Buffalo man’s story of surviving D-Day
The late Michael Accordino was a member of the 299th Combat Engineer Batallion on D-Day.
“For D-Day, we were munition men. We had to build the obstacles on the beach,” said then-Private Accordino in a 2011 interview. He and his mates were under heavy fire as they laid the way for infantry and artillery men to fight their way across and liberate Europe.
“There was a lot of firepower from the Germans up on the slope. Lots of machines guns, lots of mortars, lots of artillery as we were hitting the beach,” said Accordino. “We had to work in those conditions. One guy put it this way– imagine trying to mow your lawn, and your neighbor is throwing rocks at you. That’s what was happening to us.”
Accordino’s story is one of survival, but it’s a story he told often through the years so that people wouldn’t forget the sacrifice of the thousands who didn’t make it off of Omaha Beach.
The machine gun bullets were landing at my feet. I moved, and a guy raised his sights. He was going to get me, so I turned around and ran back to the obstacle. It wasn’t very big, maybe eight inches of protection.
I laid there, and to my right, there were these guys with a big spool of wire, and I wondered what they were doing with this wire.
They were about ten yards away from me, and I yelled over, “what are you guys doing there?”
All the sudden, they got hit. I seem them rolling, swaying back and forth. They got hit. I looked like someone threw a mortar in there.
I got up, I got the hell out of there, man. I got to the new line, and I just kept on doing my job.
–Michael Accordino, remembering the D-Day invasion, June 6, 1944
Mr. Accordino was awarded the Purple Heart after receiving shrapnel wounds on the beach at Normandy. I spoke to him on D-Day in 2011. He died in 2012.
Buffalo’s Tomb of the Unknown Soldiers
First, it’s the story of Buffalo’s own Tomb of the Unknown Soldiers. 300 US Army volunteers, buried in a mass unmarked grave in the middle of what is now the Delaware Park Golf Course.
About 300 soldiers, who came to Buffalo to protect our national border during the War of 1812 and died of hunger and disease as they spent the winter of 1814 in tents in middle of what is now Delaware Park– but what was then America’s frontier.
In 1814, The Village of Buffaloe was described by one visitor as “a nest of villains, rogues, rescals, pickpockets, knaves, and extortioners.”
But it was volunteer soldiers from Virginia, Maryland, and Pennsylvania who’d marched to Buffalo to invade British Canada and defend Buffalo and Black Rock from invasion.
When winter came, they stayed.

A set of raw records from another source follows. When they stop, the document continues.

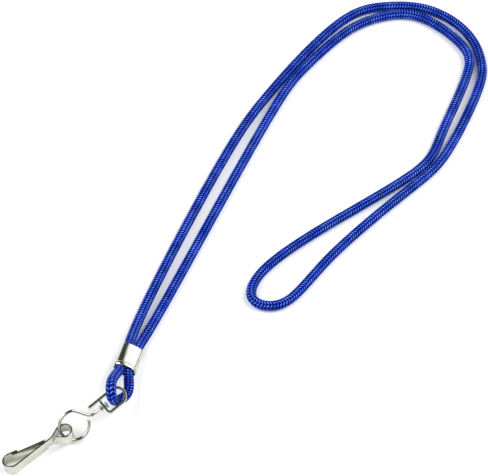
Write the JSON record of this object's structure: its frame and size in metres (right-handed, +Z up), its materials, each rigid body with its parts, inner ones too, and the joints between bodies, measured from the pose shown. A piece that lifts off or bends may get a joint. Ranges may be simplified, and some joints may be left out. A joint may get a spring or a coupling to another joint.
{
  "type": "lanyard badge holder",
  "caption": "Round braided neck lanyard whose loop gathers in a crimped sleeve above a folded bail, a swivelling wire ring hook and a flat spring snap hook, laid on a table.",
  "frame": {"origin": "on the table, below the middle of the metal hardware's bounding box", "axes": "+X from the snap hook towards the neck loop, +Y to the upper side of the neck loop, +Z up from the table that the lanyard lies on"},
  "size_m": [0.3076, 0.1166, 0.0198],
  "materials": {
    "cord": "glossy braided nylon, royal blue",
    "nickel": "nickel plated steel, bright with soft drawing marks"
  },
  "bodies": {
    "lanyard": {"lanyard_cord": "cord", "ferrule": "nickel"},
    "bail": {"swivel_bail": "nickel"},
    "ring": {"wire_hook": "nickel"},
    "hook": {"snap_hook": "nickel"},
    "gate": {"snap_hook_gate": "nickel"}
  },
  "joints": [
    {"name": "bail_swing", "type": "hinge", "parent": "lanyard", "child": "bail", "pos_m": [0.01368, -0.00885, 0.01105], "axis": [-0.241, -0.3112, 0.9193], "range_deg": [-30, 5]},
    {"name": "wire_swivel", "type": "hinge", "parent": "bail", "child": "ring", "pos_m": [-0.0057, -0.00788, 0.0063], "axis": [0.9705, -0.0708, 0.2305], "continuous": true},
    {"name": "hook_swing", "type": "hinge", "parent": "ring", "child": "hook", "pos_m": [-0.01207, -0.0068, 0.00549], "axis": [0.0905, -0.6687, -0.738], "range_deg": [-15, 45]},
    {"name": "gate_flex", "type": "hinge", "parent": "hook", "child": "gate", "pos_m": [-0.01978, -0.0065, 0.00209], "axis": [-0.061, 0.1807, 0.9816], "range_deg": [0, 12], "stiffness_Nm_per_rad": 0.3, "springref_deg": -5.73}
  ]
}
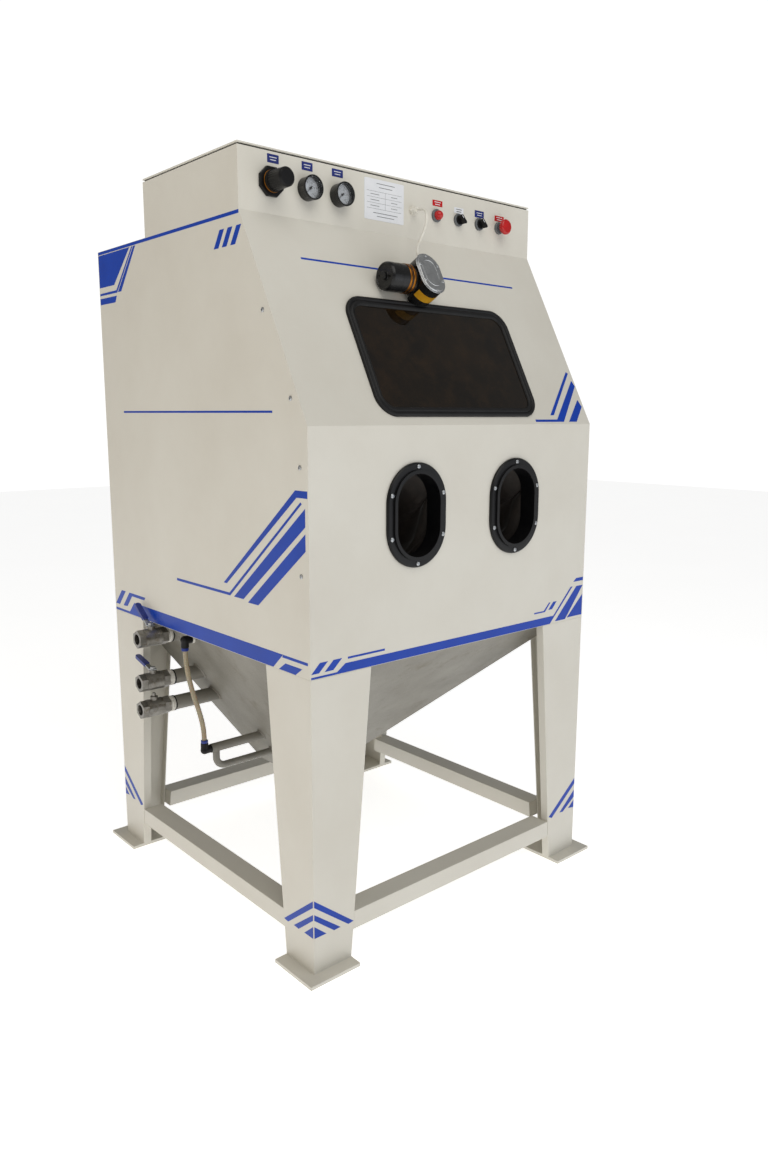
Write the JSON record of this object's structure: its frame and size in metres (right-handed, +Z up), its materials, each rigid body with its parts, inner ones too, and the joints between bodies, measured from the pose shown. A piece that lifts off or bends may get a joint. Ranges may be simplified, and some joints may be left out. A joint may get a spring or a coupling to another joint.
{
  "type": "sandblast cabinet",
  "caption": "Floor-standing wet blasting cabinet with sloped window, glove ports, side door, hopper on tapered legs, roof control box and valve pipework.",
  "frame": {"origin": "on the floor under the middle of the cabinet, at the level of the foot plates", "axes": "+Z up, the window and glove ports face -Y, +X to the right of someone standing at the gloves"},
  "size_m": [1.122, 1.07, 1.93],
  "materials": {
    "cream_paint": "semi-gloss powder coat",
    "black_rubber": "moulded, matt",
    "tinted_glass": "polished, brown tint",
    "black_plastic": "moulded, fine texture",
    "grey_plastic": "moulded",
    "zinc_steel": "bright zinc plate",
    "stainless": "satin",
    "black_fabric": "coated cloth, creased",
    "black_enamel": "gloss enamel",
    "cast_alloy": "bright, slightly brushed",
    "plate_white": "smooth",
    "plate_blue": "smooth",
    "white_plastic": "moulded",
    "red_plastic": "gloss",
    "clear_lens": "clear",
    "white_cable": "smooth sheath",
    "nickel_brass": "nickel plated, satin",
    "blue_vinyl": "dipped vinyl grip",
    "clear_hose": "translucent hose",
    "black_hose": "smooth cover"
  },
  "bodies": {
    "cabinet": {"left_side_panel": "cream_paint", "right_side_panel": "cream_paint", "front_panel": "cream_paint", "back_panel": "cream_paint", "roof_panel": "cream_paint", "hopper": "cream_paint", "front_left_leg": "cream_paint", "front_right_leg": "cream_paint", "back_left_leg": "cream_paint", "back_right_leg": "cream_paint", "bottom_rails": "cream_paint", "control_box": "cream_paint", "control_box_lid": "cream_paint", "sump_pipes": "cream_paint", "slurry_pump": "cream_paint", "valve_pipes": "cream_paint", "work_grate": "stainless", "door_hinges": "stainless", "window_gasket": "black_rubber", "window_glass": "tinted_glass", "left_port_flange": "black_plastic", "right_port_flange": "black_plastic", "regulator_nut": "black_plastic", "level_tube_elbows": "black_plastic", "port_screws": "zinc_steel", "side_screws": "zinc_steel", "left_sleeve": "black_fabric", "right_sleeve": "black_fabric", "regulator_body": "cast_alloy", "gearbox_cover": "cast_alloy", "blast_gun": "cast_alloy", "gauge_cases": "black_enamel", "wiper_motor": "black_enamel", "wiper_gearbox": "black_enamel", "gauge_lenses": "clear_lens", "data_plate": "plate_white", "legend_plates": "plate_blue", "cable_gland": "white_plastic", "interior_lamp": "white_plastic", "wiper_cable": "white_cable", "pilot_lens": "red_plastic", "switch_bezels": "grey_plastic", "valve_bodies": "nickel_brass", "level_tube_hose": "clear_hose", "gun_hose": "black_hose"},
    "door": {"door_panel": "cream_paint", "door_gasket": "black_rubber"},
    "latch": {"door_latch": "black_plastic"},
    "regulator_dial": {"regulator_knob": "black_plastic"},
    "left_needle": {"left_gauge_needle": "black_enamel"},
    "right_needle": {"right_gauge_needle": "black_enamel"},
    "left_selector": {"left_selector_knob": "black_plastic"},
    "right_selector": {"right_selector_knob": "black_plastic"},
    "estop_plunger": {"estop_stem": "grey_plastic"},
    "estop_button": {"estop_head": "red_plastic"},
    "top_valve": {"top_valve_lever": "blue_vinyl"},
    "middle_valve": {"middle_valve_lever": "blue_vinyl"},
    "bottom_valve": {"bottom_valve_stem": "nickel_brass"},
    "wiper": {"wiper_arm": "black_enamel", "wiper_blade": "black_rubber"}
  },
  "joints": [
    {"name": "door_hinge", "type": "hinge", "parent": "cabinet", "child": "door", "pos_m": [0.512, 0.374, 1.15], "axis": [0, 0, 1], "range_deg": [0, 110]},
    {"name": "latch_turn", "type": "hinge", "parent": "door", "child": "latch", "pos_m": [0.53, -0.245, 1.15], "axis": [1, 0, 0], "range_deg": [0, 90]},
    {"name": "regulator_turn", "type": "hinge", "parent": "cabinet", "child": "regulator_dial", "pos_m": [-0.412, -0.29, 1.855], "axis": [0, 1, 0], "range_deg": [-720, 720]},
    {"name": "left_needle_turn", "type": "hinge", "parent": "cabinet", "child": "left_needle", "pos_m": [-0.309, -0.265, 1.855], "axis": [0, 1, 0], "range_deg": [0, 270]},
    {"name": "right_needle_turn", "type": "hinge", "parent": "cabinet", "child": "right_needle", "pos_m": [-0.213, -0.265, 1.855], "axis": [0, 1, 0], "range_deg": [0, 270]},
    {"name": "left_selector_turn", "type": "hinge", "parent": "cabinet", "child": "left_selector", "pos_m": [0.204, -0.262, 1.855], "axis": [0, 1, 0], "range_deg": [0, 90]},
    {"name": "right_selector_turn", "type": "hinge", "parent": "cabinet", "child": "right_selector", "pos_m": [0.287, -0.262, 1.855], "axis": [0, 1, 0], "range_deg": [0, 90]},
    {"name": "estop_push", "type": "slide", "parent": "cabinet", "child": "estop_plunger", "axis": [0, 1, 0], "range_m": [0, 0.006]},
    {"name": "estop_twist", "type": "hinge", "parent": "estop_plunger", "child": "estop_button", "pos_m": [0.369, -0.275, 1.855], "axis": [0, 1, 0], "range_deg": [0, 30]},
    {"name": "top_valve_turn", "type": "hinge", "parent": "cabinet", "child": "top_valve", "pos_m": [-0.517, 0.238, 0.703], "axis": [0, 0, 1], "range_deg": [0, 90]},
    {"name": "middle_valve_turn", "type": "hinge", "parent": "cabinet", "child": "middle_valve", "pos_m": [-0.517, 0.238, 0.574], "axis": [0, 0, 1], "range_deg": [0, 90]},
    {"name": "bottom_valve_turn", "type": "hinge", "parent": "cabinet", "child": "bottom_valve", "pos_m": [-0.517, 0.238, 0.495], "axis": [0, 0, 1], "range_deg": [0, 90]},
    {"name": "wiper_sweep", "type": "hinge", "parent": "cabinet", "child": "wiper", "pos_m": [-0.034, -0.32493, 1.64114], "axis": [0, -0.8869, 0.4619], "range_deg": [-24, 64]}
  ]
}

Wearing light summery uniforms and no winter boots, they lived in open ended tents. It was a particularly brutal winter, and food was slow to make it to the Camp at Buffalo, which was literally the end of the supply line. The food that did make it here was never enough and usually rancid.
Soldiers were dying up to ten a day, and with the ground frozen, the dead were first buried in shallow graves, then eventually just left in tents.
What was left of the army left Buffalo when spring came, but not before paying for three-hundred coffins and for two local men to bury the 300 dead– which they did, in what is now the Delaware Park Golf course.
They remain buried there to this day, a bolder in the middle of the golf course marks the spot where the 300 nameless, faceless men, who died here protecting our country, were laid to rest 204 years ago.
Their sacrifice was remembered this way when that boulder monument was dedicated in 1896:
May their noble example and this tribute to their honor and memory prove an incentive to future generations to emulate their unselfish loyalty and patriotism, when called upon to defend their country’s honor, and if need be die in defence of the flag, the glorious stripes and stars, emblem of liberty, equal rights and National unity.